TEA’s own previous takeovers, all districts significantly smaller than Houston, have little positive to show for them. Of the 15 previous state takeovers, the Houston Chronicle reports, four districts have closed entirely. TEA currently has control of two other districts: Marlin ISD and Shepherd ISD. 

Of those 15 districts, it is notable that seven had predominantly Black student populations, and another seven had predominantly Hispanic student bodies. Shepherd ISD is the only district taken over by TEA to have a majority white student body. This follows a national trend among state takeovers.

Houston ISD, the eighth-largest school district in the nation, has 187,000 students, of which the vast majority are students of color. 

Nor are those the only concerns about TEA’s ability to govern and the agency’s commitment to quality public education: 

“If we applied the same criteria to state agencies as we do to public school districts, then shouldn’t TEA have already been taken over by the federal government for failure?” said Zeph Capo, president of Texas AFT.
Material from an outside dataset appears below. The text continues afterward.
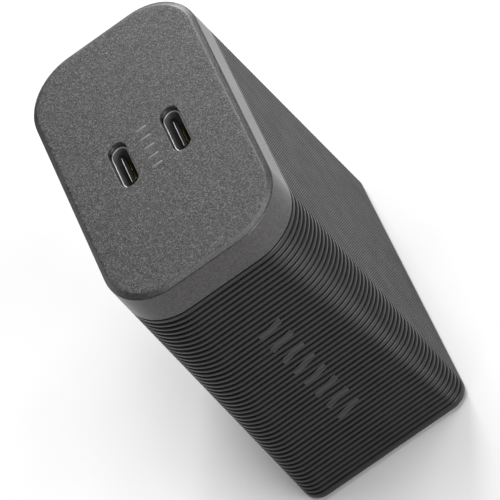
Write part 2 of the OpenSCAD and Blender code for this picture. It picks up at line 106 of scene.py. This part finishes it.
# ---------------------------------------------------------------- outlines and mesh helpers
def rounded(corners, steps_a_right_angle=4):
    """The points of a path of (u, v, radius) corners, with each corner rounded to its radius."""
    points = []
    for i, (u, v, radius) in enumerate(corners):
        here = Vector((u, v))
        if not radius:
            points.append((u, v))
            continue
        back = (Vector(corners[i - 1][:2]) - here).normalized()
        ahead = (Vector(corners[(i + 1) % len(corners)][:2]) - here).normalized()
        half = back.angle(ahead) / 2
        reach = radius / math.tan(half)
        centre = here + (back + ahead).normalized() * radius / math.sin(half)
        start, end = here + back * reach - centre, here + ahead * reach - centre
        turn = start.angle(end)
        steps = max(2, round(steps_a_right_angle * turn / (math.pi / 2)))
        for k in range(steps + 1):
            before, after = math.sin((1 - k / steps) * turn), math.sin(k / steps * turn)
            points.append(tuple(centre + (before * start + after * end) / math.sin(turn)))
    return points


def rectangle_ring(width, depth, radius, z, x=0.0, y=0.0, steps=CORNER_STEPS):
    """Points round a rounded rectangle at height z."""
    points = []
    for k, (sx, sy) in enumerate(((1, 1), (-1, 1), (-1, -1), (1, -1))):
        for i in range(steps + 1):
            a = math.pi / 2 * (k + i / steps)
            points.append((x + sx * (width / 2 - radius) + radius * math.cos(a),
                           y + sy * (depth / 2 - radius) + radius * math.sin(a), z))
    return points


def case_ring(inset, z):
    """The case's outline at height z, set in by inset. Its corners open out towards the port face."""
    radius = PLUG_END_R + (PORT_END_R - PLUG_END_R) * z / CASE_L
    return rectangle_ring(CASE_W - 2 * inset, CASE_D - 2 * inset, radius - inset, z)


def circle_ring(radius, z, x, y):
    """Points round a circle at height z."""
    turns = [math.tau * k / CIRCLE_STEPS for k in range(CIRCLE_STEPS)]
    return [(x + radius * math.cos(a), y + radius * math.sin(a), z) for a in turns]


def stadium_ring(length, width, z, x=0.0):
    """Points round a slot with round ends that lies along Y."""
    points = []
    for side in (1, -1):
        for i in range(STADIUM_STEPS + 1):
            a = math.pi * i / STADIUM_STEPS
            points.append((x + side * width / 2 * math.cos(a),
                           side * ((length - width) / 2 + width / 2 * math.sin(a)), z))
    return points


class Shape:
    """A mesh that is put together from rings of points, in millimetres."""

    def __init__(self):
        self.bm = bmesh.new()

    def loft(self, outlines, closed=False):
        """Quads between outlines that follow each other. closed joins the last to the first."""
        rings = [[self.bm.verts.new(Vector(p) * MM) for p in points] for points in outlines]
        pairs = list(zip(rings, rings[1:]))
        if closed:
            pairs.append((rings[-1], rings[0]))
        for a, b in pairs:
            for i in range(len(a)):
                j = (i + 1) % len(a)
                self.bm.faces.new((a[i], a[j], b[j], b[i]))
        return rings

    def fill(self, *loops):
        """A flat face inside the first loop and outside the others."""
        edges = []
        for loop in loops:
            for i, v in enumerate(loop):
                w = loop[(i + 1) % len(loop)]
                edges.append(self.bm.edges.get((v, w)) or self.bm.edges.new((v, w)))
        bmesh.ops.triangle_fill(self.bm, use_beauty=True, use_dissolve=False, edges=edges)

    def solid(self, outlines):
        """A closed solid lofted through outlines."""
        rings = self.loft(outlines)
        for end in (rings[0], rings[-1]):
            self.fill(end)

    def finish(self, name, material, slot, body, replaces=()):
        """Makes the mesh a piece with its finish, which rides on a body and may replace CAD nodes."""
        bmesh.ops.remove_doubles(self.bm, verts=self.bm.verts, dist=SAME_POINT)
        bmesh.ops.recalc_face_normals(self.bm, faces=self.bm.faces)
        mesh = bpy.data.meshes.new(name)
        self.bm.to_mesh(mesh)
        self.bm.free()
        mesh.materials.append(material)
        piece = bpy.data.objects.new(name, mesh)
        bpy.context.collection.objects.link(piece)
        smooth(piece)
        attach(piece, body)
        if replaces:
            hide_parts(*replaces)


def smooth(piece):
    """Smooth shading that keeps flat faces flat."""
    for face in piece.data.polygons:
        face.use_smooth = True
    modifier = piece.modifiers.new("flat_faces_flat", "WEIGHTED_NORMAL")
    modifier.weight = FLAT_FACE_WEIGHT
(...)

How the Takeover Furthers the School Privatization Agenda

Despite what Gov. Greg Abbott might like to claim, it is impossible to separate what is happening in Houston ISD from the school voucher schemes he and Lt. Gov. Dan Patrick are pushing in the 88th Legislature. 

“This is clearly a shameful power play to take away local control of local public schools and put in place charters and vouchers,” said Randi Weingarten, president of the American Federation of Teachers. “It’s unconscionable how this was done to Houston students, parents,

and educators, in a vacuum without community input and with no transparency.” 
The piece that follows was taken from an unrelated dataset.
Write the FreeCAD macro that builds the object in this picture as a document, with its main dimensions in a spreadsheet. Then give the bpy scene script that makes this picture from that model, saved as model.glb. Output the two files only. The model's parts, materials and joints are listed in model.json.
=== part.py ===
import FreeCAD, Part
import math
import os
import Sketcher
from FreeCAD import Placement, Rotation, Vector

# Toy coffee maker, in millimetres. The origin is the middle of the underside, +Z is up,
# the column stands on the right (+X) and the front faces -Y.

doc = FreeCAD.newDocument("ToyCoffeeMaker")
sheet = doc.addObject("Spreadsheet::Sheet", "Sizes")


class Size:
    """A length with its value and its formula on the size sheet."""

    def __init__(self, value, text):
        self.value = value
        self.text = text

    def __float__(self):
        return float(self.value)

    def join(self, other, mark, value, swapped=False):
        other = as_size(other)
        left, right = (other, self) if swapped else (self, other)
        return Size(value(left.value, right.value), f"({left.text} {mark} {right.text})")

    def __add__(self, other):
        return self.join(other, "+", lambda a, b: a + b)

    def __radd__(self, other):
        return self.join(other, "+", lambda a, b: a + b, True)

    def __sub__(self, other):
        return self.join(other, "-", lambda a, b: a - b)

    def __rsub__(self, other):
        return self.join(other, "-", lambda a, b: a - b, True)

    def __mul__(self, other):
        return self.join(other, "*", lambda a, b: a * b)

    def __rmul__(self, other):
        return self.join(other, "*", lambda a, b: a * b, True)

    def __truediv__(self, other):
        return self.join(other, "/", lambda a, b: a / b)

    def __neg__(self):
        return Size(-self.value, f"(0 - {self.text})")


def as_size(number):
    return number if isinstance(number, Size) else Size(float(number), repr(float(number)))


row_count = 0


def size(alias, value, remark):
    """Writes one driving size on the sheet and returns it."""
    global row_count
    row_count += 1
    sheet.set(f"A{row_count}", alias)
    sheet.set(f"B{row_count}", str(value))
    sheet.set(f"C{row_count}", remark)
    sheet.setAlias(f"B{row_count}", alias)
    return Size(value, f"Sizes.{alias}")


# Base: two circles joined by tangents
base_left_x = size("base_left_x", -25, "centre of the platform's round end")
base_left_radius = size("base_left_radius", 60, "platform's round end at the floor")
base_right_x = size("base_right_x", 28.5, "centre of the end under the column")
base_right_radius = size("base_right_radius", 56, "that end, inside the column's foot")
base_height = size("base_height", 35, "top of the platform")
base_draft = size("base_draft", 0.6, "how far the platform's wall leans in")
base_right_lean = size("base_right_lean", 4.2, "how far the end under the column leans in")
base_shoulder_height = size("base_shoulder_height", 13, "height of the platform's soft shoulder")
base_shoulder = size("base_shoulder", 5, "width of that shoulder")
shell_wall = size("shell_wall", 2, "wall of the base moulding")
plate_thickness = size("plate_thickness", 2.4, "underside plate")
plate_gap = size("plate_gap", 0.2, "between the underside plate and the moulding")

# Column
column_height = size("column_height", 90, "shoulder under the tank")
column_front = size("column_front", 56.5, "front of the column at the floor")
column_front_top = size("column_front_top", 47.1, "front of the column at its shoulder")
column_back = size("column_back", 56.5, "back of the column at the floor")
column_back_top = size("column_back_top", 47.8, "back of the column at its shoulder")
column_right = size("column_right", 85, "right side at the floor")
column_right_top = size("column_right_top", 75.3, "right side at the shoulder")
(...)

Usurping local control of local schools and local tax dollars is a common theme between the takeover of Houston ISD and proposed voucher programs. Our schools work best for students when they are fully supported and overseen by their communities. That will not be the case for Houston after June 1. 

Abbott and other leaders cheering on the takeover like to say that Houston ISD “failed” students. In reality, the state of Texas has failed students by systemically underfunding public education. It is astonishing to watch state leaders decry public school student outcomes while continuing to fund public schools at the level of 39th in the nation. 

It is likewise galling to watch those same leaders push a separate system of privately-run charter schools that further erode public education funding. From 2019-2022, Houston ISD lost more than $1 million in revenue to charter school transfers.

Take Action

While the district has ended its legal fight against TEA’s plan, community members, educators, parents, and students have no plans to end their resistance. 

The Texas Gulf Coast AFL-CIO has started an online letter campaign in opposition. You can send an e-letter to Morath, Gov. Greg Abbott’s hand-picked education commissioner, in under two minutes from your phone or computer. 

Community Voices for Public Education, an organization of Houston parents and community members, also has an online petition, available in both English and Spanish

We will share any planned protests or actions from Houston educators and community members in future Hotlines and on our Facebook, Twitter, and Instagram accounts.

In the Legislature, meanwhile, there are two bills that would amend the Education Code to make state takeovers an option for the education commissioner, not a requirement: 

  • SB 1662, by Sens. John Whitmire, Carol Alvarado, and Borris Miles, has been referred to the Senate Education Committee. 
  • HB 3780, by Reps. Alma Allen, Senfronia Thompson, Ron Reynolds, and Ernest Bailes, has been filed but not referred to a committee.